For neuron dynamics, we're good: Theano already collapses elementwise expressions together (Fusion) so all of the neuron dynamics are already globbed together into a single compound Op.

For the matrix multiplies, Theano currently does not glob together the updates, but it could, and I think for this simulator to really go fast, it should. All of the encoder matrix multiplications can be done in parallel, and all the decoder ones as well. I don't think CUBLAS supports exactly the computation that we want, but rolling our own GPU kernel is not too hard. On the CPU the same is true - all 8 or 16 cores can be put to good use that way.

For a theano optimization to be able to recognize that several e.g. encoder matrices can be applied in parallel, it simply needs to recognize that there are no functional dependencies between any of their clients and their inputs... they don't actually all need to be in the same physical memory block. Still, they might as well be in the same block since that's what makes it easy to parallelize the neuron dynamics.

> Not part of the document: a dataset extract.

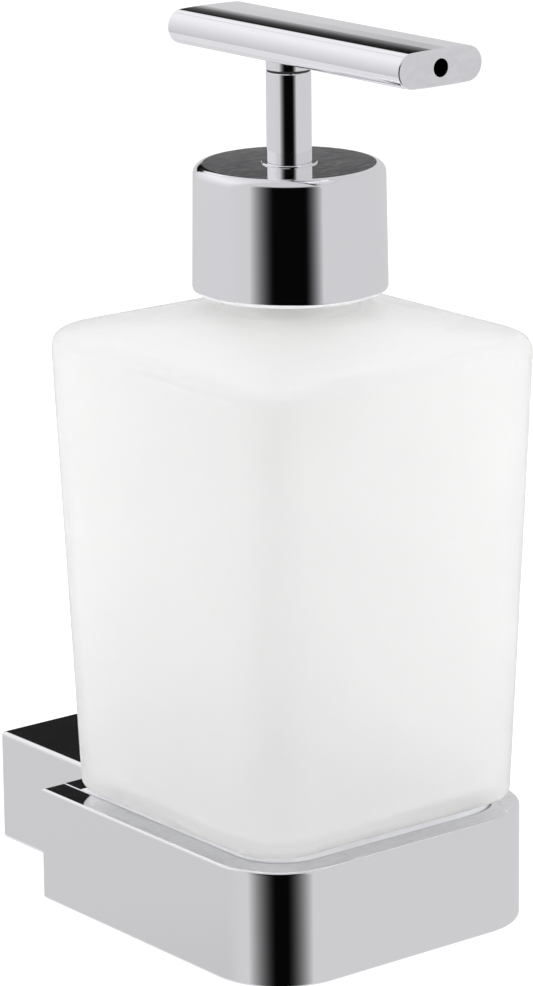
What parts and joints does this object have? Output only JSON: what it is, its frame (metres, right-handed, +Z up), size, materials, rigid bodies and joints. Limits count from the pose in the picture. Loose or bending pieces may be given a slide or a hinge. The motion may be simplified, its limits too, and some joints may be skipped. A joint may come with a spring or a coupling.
{
  "type": "wall mounted soap dispenser",
  "caption": "Wall mounted soap dispenser: tapered square frosted glass bottle with a press pump and flat spout bar, standing in a square chrome holder.",
  "frame": {"origin": "centre of the holder's back face, on the wall plane", "axes": "+X right for somebody facing the wall, -Y out of the wall, +Z up"},
  "size_m": [0.0708, 0.1136, 0.1746],
  "materials": {
    "holder_chrome": "polished chrome plate",
    "pump_chrome": "polished chrome plate",
    "bracket_zinc": "dull zinc casting",
    "screw_steel": "stainless steel",
    "frosted_glass": "acid etched outside, satin",
    "liner_plastic": "translucent satin plastic",
    "pump_plastic": "natural white polypropylene",
    "tube_plastic": "translucent polyethylene",
    "seal_rubber": "matt black rubber",
    "spring_steel": "drawn stainless wire",
    "ball_steel": "ground steel ball"
  },
  "bodies": {
    "holder": {"wall_bracket": "bracket_zinc", "bracket_post": "holder_chrome", "grub_screw": "screw_steel", "holder_band": "holder_chrome", "back_bar": "holder_chrome", "ring_screws": "screw_steel", "holder_liner": "liner_plastic"},
    "bottle": {"bottle": "frosted_glass", "neck_gasket": "seal_rubber"},
    "pump": {"pump_body": "pump_plastic", "chaplet": "pump_plastic", "dip_tube": "tube_plastic", "return_spring": "spring_steel"},
    "inlet_ball": {"inlet_ball": "ball_steel"},
    "collar": {"cap_shell": "pump_chrome", "closure_nut": "pump_plastic", "stem_guide": "pump_chrome"},
    "piston": {"piston_stem": "pump_plastic", "piston_seal": "seal_rubber", "valve_seat": "pump_plastic"},
    "outlet_ball": {"outlet_ball": "ball_steel"},
    "head": {"rod_sleeve": "pump_chrome", "head_washer": "seal_rubber", "spout_bar": "pump_chrome"}
  },
  "joints": [
    {"name": "bottle_lift", "type": "slide", "parent": "holder", "child": "bottle", "axis": [0, 0, 1], "range_m": [0, 0.045]},
    {"name": "pump_rise", "type": "slide", "parent": "bottle", "child": "pump", "axis": [0, 0, 1], "range_m": [0, 0.0038]},
    {"name": "collar_twist", "type": "hinge", "parent": "pump", "child": "collar", "pos_m": [0, -0.07, 0.12], "axis": [0, 0, 1], "range_deg": [0, 450]},
    {"name": "pump_press", "type": "slide", "parent": "pump", "child": "piston", "axis": [0, 0, -1], "range_m": [0, 0.015], "stiffness_N_per_m": 500, "springref_m": -0.012, "deforming": ["return_spring"]},
    {"name": "head_turn", "type": "hinge", "parent": "piston", "child": "head", "pos_m": [0, -0.07, 0.15], "axis": [0, 0, 1], "continuous": true},
    {"name": "inlet_ball_lift", "type": "slide", "parent": "pump", "child": "inlet_ball", "axis": [0, 0, 1], "range_m": [0, 0.0012]},
    {"name": "outlet_ball_lift", "type": "slide", "parent": "piston", "child": "outlet_ball", "axis": [0, 0, 1], "range_m": [0, 0.0012]}
  ],
  "couplings": [
    {"joint": "pump_rise", "follows": "collar_twist", "m_per_rad": 0.00047746}
  ]
}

TL;DR - if profiling the evaluation of an ensemble reveals that matrix multiplication is the bottleneck, then there's room for improvement. If the neural dynamics updates are the bottleneck, then it's probably already running as fast as it can go.

This turned into kind of a musing on design rather than any specific kind of recommendation, but I'm posting it all the same. Hope y'all don't mind.

On Wed, Mar 13, 2013 at 12:57 PM, Eric Hunsberger notifications@github.comwrote:

The amount of speedup is going to depend on a lot of different factors, including size of the network, number of ensembles, and whether the CPU or GPU is used. The biggest speedup will likely be for large networks with lots of ensembles on the GPU. I think any speedups on the CPU will be modest.

— Reply to this email directly or view it on GitHubhttps://github.com/ctn-waterloo/nef-py/issues/4#issuecomment-14853988 .

tcstewar commented 11 years ago

Subnetworks should now work. As discussed above, they do not affect the theano implementation in any way -- they're just a convenience for defining networks.